I have a friend who refused to bring me a plunger from his house not two miles away because he had just got home from eating out and had to study for a test two or three days away. Note, it was 7PM and I told him I had a swimming pool in my bathroom because of this overflowing and he still refused. He knew I didn't have a car either but he did. It was the last time I asked him for help, as he had pulled bullshit like this many times in the past. That two minutes of his time was not worth it for me.

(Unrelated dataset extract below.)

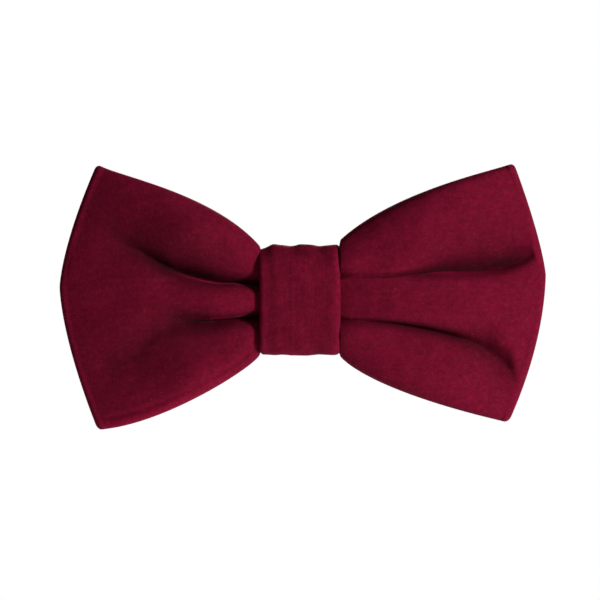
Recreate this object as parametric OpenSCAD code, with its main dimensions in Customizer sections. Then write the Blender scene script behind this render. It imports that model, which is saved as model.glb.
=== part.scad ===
// Pre-tied bow tie on an adjustable neck band.
// A stiffened cloth tube is folded into two loops, pleated and whipped with thread at
// its waist, and wrapped by a knot band that also threads it on to the neck band.
// Origin: on the axis of the neck, at half the height of the band. +Z is up, the bow
// faces -Y, and positions on the band are angles about Z measured from the front.

/* [Bow] */
// Width across both wings
bow_w = 120; // [110:1:130]
// Height of the wings at their outer folds
bow_h = 66; // [60:1:72]
// How far the front of a wing swells forward of a flat loop
puff_front = 5.6; // [3:0.1:7]
// How far the back of a wing swells
puff_back = 2.2; // [1:0.1:3]
// Thickness of the stiffened tube: two plies of cloth and the core
leaf_t = 2.6; // [2.2:0.1:3]
// Thickness of the core between the plies
core_t = 0.7; // [0.5:0.1:0.9]

/* [Knot] */
// Width of the knot band
knot_w = 20; // [18:0.5:24]
// Height of the knot
knot_h = 27.2; // [26:0.2:30]
// Thickness of the knot band
knot_t = 2.0; // [1.6:0.1:2.2]

/* [Neck band] */
// Radius of the collar that the band closes round
collar_r = 58.5; // [56:0.5:66]
// Width of the band
band_w = 16; // [14:0.5:17]
// Thickness of the band
band_t = 0.7; // [0.5:0.1:0.8]
// Where the adjuster sits, in degrees from the front
adjuster_at = 104; // [80:1:120]

/* [Hidden] */
$fn = 64;

VELVET = [0.37, 0.04, 0.14];
SATIN = [0.30, 0.04, 0.12];
CORE = [0.92, 0.91, 0.88];
THREAD = [0.22, 0.03, 0.09];
NICKEL = [0.78, 0.78, 0.80];

// ---- depths, counted outward from the axis of the neck --------------------------
tunnel_in = collar_r + 2.1;               // the band's tunnel through the knot
tunnel_out = tunnel_in + band_t + 1.1;
band_front_r = tunnel_in + 0.5;           // the band inside that tunnel
waist_back = 4.3;                         // waist, back and front of the bow's mid-plane
waist_front = 5.4;
mid_y = -(tunnel_out + 0.2 + waist_back); // the bow's mid-plane
waist_x = 6.5;                            // half-width of the gathered waist
waist_half = knot_h / 2 - knot_t - 0.35;
kx = bow_w / 120;
kz = bow_h / 66;

// ---- wings ----------------------------------------------------------------------
// Each wing: top edge, bottom edge (control points of a cubic, x outward and z up),
// then how far the outer fold bulges past its chord, where, and how sharply.
LEFT = [
  [[9.9, 13.3], [21.6, 26.8], [46.4, 30.7], [50.1, 33.6]],
  [[9.9, -13.3], [9.8, -15.5], [33.3, -30.8], [49.9, -32.0]],
  [9.3, 0.07, 1.45, 1.5]
];
RIGHT = [
  [[9.9, 14.8], [22.8, 26.7], [46.4, 31.5], [52.8, 33.8]],
  [[9.9, -13.8], [11.0, -15.1], [17.8, -22.2], [51.6, -30.0]],
  [8.4, 0.13, 1.3, 1.85]
];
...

So I bought my own plunger. Fuck the world.
Thats quite un-friendlike of dude. Is he still your friend?
 

S O F I

Administrator
Staff member
#12
Yeah, sounds like an asshole. But I couldn't help but think you were probably an asshole to him for like 2 years straight lol. I'd imagine it's like you asking Bobby for help.
 

dilla

Trumpfan17 aka Coonie aka Dilla aka Tennis Dog
#13
We are still friends and I am not an asshole to people I consider friends, unless they know I'm just messing. And I wouldn't continue with it if I knew it wasn't mutual and that I'd get trolled some time later down the line. But I help him with a lot of stuff, usually computer related or giving sites to go to, settings to change, and helping with schoolwork (writing speeches, he schools me on science stuff). But a lot of the times when I ask for help from him, he just seems reluctant or full of excuses. At one point we stopped talking because I never answered a text and thought we weren't friends anymore. That went on for two weeks. I lived, I had other friends who I help and who return the favor. But I'm not just gonna stop talking to him, period. That's not nice either. I ended up breaking the ice again after a while and told him why I was pissed. But slowly realize what's going on and act accordingly. Just kindly refuse when he comes around the next time.

You learn from these experiences, or I try to, so I'm not too pissed about it happening either.
 

dilla

Trumpfan17 aka Coonie aka Dilla aka Tennis Dog
#16
Haha. Well, I stopped beefing with everyone. I don't think I've provoked Bobby and vice versa. Same with Duke. Beefing is gay and gay is for Sandeep.